Q: Do you think of going back to The New Yorker?
Spiegelman: Now that the zeitgeist has changed and Seymour Hersh's articles are in there and we're in a moment that's much more contested in terms of the war, it doesn't feel as oppressively censorious an environment as it did then. I just did a two-page strip for them, but I wouldn't want to go back as a full time culture worker at The New Yorker. To the degree that the magazine can accommodate me, that's great. What I don't want to have to do is to go back to even unconsciously try to figure out what The New Yorker might want. That's what to me felt like censorship.
Q: You often are quoted talking about how long it takes you to complete a page of graphic work. How many drafts of a single page will you do before you're satisfied with it?
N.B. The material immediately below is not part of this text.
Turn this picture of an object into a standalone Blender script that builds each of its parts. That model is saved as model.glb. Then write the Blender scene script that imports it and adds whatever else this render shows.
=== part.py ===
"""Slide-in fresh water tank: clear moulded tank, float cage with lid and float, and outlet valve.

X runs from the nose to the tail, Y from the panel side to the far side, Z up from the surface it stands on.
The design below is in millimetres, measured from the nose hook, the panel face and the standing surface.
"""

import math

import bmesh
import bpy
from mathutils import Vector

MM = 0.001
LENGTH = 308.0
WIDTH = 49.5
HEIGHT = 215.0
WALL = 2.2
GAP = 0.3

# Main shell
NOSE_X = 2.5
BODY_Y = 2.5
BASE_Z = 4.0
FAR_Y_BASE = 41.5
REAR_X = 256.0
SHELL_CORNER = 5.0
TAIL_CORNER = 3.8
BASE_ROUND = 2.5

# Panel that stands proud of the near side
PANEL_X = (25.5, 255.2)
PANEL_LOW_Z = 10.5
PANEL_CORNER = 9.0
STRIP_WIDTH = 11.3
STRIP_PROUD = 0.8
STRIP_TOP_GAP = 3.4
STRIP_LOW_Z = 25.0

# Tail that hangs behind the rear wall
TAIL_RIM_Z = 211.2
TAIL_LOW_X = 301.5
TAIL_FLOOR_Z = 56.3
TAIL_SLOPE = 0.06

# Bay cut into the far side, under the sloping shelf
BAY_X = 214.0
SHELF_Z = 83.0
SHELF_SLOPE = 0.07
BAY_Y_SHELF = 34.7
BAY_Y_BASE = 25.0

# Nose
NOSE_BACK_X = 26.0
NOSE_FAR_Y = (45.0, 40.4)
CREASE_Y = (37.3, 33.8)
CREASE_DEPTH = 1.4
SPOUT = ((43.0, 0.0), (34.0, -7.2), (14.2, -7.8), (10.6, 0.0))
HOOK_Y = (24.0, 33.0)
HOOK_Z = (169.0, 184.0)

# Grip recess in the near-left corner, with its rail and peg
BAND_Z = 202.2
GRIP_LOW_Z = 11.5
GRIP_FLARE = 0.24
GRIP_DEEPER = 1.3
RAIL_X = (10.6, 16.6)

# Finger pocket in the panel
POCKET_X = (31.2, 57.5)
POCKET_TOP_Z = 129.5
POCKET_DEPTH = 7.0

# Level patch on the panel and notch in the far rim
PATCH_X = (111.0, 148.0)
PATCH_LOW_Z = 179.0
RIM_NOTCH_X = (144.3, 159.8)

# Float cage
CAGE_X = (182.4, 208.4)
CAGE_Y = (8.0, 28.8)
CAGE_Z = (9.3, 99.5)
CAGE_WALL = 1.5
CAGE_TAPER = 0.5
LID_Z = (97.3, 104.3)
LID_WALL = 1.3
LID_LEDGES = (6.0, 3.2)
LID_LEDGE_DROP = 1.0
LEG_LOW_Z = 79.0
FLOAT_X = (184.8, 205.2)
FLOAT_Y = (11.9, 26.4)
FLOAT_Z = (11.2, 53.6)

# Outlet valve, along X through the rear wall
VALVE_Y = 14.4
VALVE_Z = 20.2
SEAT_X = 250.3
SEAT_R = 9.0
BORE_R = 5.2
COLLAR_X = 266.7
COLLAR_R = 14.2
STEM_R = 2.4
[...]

Spiegelman: I can't even tell you. It's just like a mush on paper until it comes together. Sometimes I'm drawing onto a computer directly, sometimes I'm drawing on paper and redrawing on the computer from there, so I can't really talk about drafts. It's just like having soft clay until it hardens. At least as much of the problem has to do with the decisions of what to represent, how to represent that, and how to reduce it down. The words in the balloons aren't particularly poetic necessarily, but it has the same problem as poetry, which is that one has to do great reduction. If I say things the way I say them in interviews, we'd have forty-page balloons. And if I tried to draw everything, you'd just have a tangled mess of a picture. The stripping down takes much longer than building up.
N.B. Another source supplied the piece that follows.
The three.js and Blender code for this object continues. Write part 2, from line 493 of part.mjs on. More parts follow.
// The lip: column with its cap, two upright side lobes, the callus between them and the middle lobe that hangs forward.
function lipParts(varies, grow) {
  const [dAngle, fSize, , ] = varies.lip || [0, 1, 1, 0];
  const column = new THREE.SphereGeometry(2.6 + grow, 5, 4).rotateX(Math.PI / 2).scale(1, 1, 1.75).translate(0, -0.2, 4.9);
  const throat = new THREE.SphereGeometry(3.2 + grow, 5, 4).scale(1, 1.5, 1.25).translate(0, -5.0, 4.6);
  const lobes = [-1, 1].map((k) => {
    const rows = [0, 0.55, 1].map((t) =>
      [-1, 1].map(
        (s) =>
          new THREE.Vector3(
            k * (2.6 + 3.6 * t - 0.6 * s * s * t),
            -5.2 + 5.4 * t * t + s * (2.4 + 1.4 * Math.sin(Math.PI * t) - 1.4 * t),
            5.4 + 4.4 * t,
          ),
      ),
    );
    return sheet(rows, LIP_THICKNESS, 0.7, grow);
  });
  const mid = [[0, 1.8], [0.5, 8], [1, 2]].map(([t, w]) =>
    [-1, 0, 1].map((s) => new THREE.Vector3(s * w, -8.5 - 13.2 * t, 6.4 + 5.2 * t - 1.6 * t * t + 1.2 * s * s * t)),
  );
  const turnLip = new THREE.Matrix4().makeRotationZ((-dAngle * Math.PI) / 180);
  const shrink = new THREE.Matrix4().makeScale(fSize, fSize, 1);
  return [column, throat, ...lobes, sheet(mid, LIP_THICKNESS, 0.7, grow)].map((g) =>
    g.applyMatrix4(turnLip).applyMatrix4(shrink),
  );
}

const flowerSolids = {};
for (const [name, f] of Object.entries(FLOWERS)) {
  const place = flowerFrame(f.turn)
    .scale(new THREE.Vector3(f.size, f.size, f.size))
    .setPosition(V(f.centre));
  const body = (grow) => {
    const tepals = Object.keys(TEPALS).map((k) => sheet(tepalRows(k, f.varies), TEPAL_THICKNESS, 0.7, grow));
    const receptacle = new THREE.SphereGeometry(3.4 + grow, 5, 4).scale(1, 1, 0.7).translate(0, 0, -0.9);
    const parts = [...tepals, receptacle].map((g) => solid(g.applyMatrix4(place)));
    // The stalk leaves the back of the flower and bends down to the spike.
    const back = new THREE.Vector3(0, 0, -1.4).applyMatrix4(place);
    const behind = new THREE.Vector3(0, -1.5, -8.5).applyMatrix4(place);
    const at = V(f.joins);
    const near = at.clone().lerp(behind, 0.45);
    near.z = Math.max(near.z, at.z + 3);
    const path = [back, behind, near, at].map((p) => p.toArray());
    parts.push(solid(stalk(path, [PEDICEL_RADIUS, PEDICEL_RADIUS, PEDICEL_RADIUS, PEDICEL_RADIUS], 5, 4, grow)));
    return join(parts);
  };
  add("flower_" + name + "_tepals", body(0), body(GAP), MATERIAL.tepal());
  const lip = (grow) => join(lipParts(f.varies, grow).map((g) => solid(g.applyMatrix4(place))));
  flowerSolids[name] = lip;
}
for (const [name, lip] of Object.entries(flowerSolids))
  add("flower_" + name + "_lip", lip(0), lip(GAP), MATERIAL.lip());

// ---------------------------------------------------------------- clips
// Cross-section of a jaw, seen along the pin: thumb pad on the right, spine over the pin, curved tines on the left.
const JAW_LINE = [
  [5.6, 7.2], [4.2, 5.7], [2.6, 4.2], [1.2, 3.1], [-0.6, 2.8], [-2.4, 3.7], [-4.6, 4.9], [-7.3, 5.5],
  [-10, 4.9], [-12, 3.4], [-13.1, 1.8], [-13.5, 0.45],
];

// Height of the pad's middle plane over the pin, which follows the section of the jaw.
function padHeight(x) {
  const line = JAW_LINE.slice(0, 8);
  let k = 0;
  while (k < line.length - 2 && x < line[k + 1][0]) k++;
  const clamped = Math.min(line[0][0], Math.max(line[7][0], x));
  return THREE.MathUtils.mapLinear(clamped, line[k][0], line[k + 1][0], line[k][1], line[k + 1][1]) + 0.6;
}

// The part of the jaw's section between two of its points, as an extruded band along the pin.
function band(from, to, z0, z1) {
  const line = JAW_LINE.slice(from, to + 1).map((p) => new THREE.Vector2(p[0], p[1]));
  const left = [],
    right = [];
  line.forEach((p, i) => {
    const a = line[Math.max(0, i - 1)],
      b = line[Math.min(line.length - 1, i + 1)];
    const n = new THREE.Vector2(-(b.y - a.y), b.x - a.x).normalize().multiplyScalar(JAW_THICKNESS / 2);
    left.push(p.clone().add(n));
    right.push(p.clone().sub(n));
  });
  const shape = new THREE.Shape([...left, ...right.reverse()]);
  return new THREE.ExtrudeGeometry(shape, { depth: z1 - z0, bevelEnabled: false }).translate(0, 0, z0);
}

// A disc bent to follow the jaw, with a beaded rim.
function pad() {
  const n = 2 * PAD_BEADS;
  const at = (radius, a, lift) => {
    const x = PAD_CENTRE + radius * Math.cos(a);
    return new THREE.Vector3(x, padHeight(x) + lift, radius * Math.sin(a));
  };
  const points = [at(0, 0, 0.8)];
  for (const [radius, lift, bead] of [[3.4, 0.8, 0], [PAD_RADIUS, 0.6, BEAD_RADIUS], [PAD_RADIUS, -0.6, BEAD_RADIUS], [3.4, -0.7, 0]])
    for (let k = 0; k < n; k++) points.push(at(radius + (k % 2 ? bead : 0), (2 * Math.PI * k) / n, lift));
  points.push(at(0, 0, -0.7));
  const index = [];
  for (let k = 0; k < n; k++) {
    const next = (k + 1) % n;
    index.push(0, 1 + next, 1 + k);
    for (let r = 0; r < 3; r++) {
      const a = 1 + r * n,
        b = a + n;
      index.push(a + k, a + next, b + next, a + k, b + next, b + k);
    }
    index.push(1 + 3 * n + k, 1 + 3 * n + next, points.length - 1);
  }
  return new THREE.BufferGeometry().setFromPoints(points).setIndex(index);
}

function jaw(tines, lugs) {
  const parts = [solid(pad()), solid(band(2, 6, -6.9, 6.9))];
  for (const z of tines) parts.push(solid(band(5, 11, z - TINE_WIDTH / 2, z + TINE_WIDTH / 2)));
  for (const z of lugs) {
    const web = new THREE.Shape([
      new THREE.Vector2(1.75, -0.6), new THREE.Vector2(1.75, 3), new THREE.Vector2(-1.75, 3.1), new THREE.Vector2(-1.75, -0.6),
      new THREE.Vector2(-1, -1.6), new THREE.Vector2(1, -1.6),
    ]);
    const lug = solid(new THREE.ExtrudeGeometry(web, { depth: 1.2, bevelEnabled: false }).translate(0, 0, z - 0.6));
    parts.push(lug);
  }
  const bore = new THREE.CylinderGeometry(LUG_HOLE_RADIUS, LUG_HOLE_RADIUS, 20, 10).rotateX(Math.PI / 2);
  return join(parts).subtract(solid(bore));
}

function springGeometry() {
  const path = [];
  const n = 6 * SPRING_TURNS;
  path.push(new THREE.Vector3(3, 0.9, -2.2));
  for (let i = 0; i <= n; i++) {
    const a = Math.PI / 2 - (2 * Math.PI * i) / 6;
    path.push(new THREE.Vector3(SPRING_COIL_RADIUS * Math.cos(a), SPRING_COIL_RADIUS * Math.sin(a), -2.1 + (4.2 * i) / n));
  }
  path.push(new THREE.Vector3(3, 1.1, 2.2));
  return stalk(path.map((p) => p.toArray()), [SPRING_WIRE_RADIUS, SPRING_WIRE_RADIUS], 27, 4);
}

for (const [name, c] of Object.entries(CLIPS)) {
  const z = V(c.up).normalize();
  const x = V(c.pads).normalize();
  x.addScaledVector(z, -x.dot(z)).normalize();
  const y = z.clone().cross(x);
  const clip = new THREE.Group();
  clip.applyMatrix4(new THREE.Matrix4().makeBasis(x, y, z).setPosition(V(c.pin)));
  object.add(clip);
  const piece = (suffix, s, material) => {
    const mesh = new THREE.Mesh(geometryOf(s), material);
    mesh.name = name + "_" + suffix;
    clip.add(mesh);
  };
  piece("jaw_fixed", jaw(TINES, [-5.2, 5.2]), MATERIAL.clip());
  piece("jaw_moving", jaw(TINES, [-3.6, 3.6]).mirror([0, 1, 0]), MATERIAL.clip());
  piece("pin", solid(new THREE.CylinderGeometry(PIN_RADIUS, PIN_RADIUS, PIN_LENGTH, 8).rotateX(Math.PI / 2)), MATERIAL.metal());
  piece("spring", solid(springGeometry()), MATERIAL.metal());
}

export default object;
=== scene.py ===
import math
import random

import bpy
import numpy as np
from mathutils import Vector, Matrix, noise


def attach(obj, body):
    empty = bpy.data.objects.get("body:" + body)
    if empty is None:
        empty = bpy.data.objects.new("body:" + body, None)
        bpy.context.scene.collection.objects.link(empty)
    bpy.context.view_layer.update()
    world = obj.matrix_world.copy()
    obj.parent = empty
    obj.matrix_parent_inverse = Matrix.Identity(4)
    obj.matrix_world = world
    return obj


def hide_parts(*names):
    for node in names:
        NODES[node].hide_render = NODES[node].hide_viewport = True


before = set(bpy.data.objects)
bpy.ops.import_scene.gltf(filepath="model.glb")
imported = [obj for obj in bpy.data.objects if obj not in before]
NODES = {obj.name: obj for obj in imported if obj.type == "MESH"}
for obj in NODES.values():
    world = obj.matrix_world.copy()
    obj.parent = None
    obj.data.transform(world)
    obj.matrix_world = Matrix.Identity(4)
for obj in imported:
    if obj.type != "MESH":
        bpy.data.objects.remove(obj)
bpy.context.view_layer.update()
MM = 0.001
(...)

Q: Just one last question: You've been photographed a lot lately wearing that peace pin upside down. You're wearing it again today. Can you explain why you wear it upside down?
Spiegelman: I've been wearing it since September 12, or some version of it. And to me it's a little bit like a nautical convention. When a ship is at sea and it's sinking, it puts its flag upside down to indicate distress for a passing ship. So this is like a plea for peace as it sinks. It's a plea for peace against all odds.
Nina Siegal is a freelance journalist based in Brooklyn and Iowa City.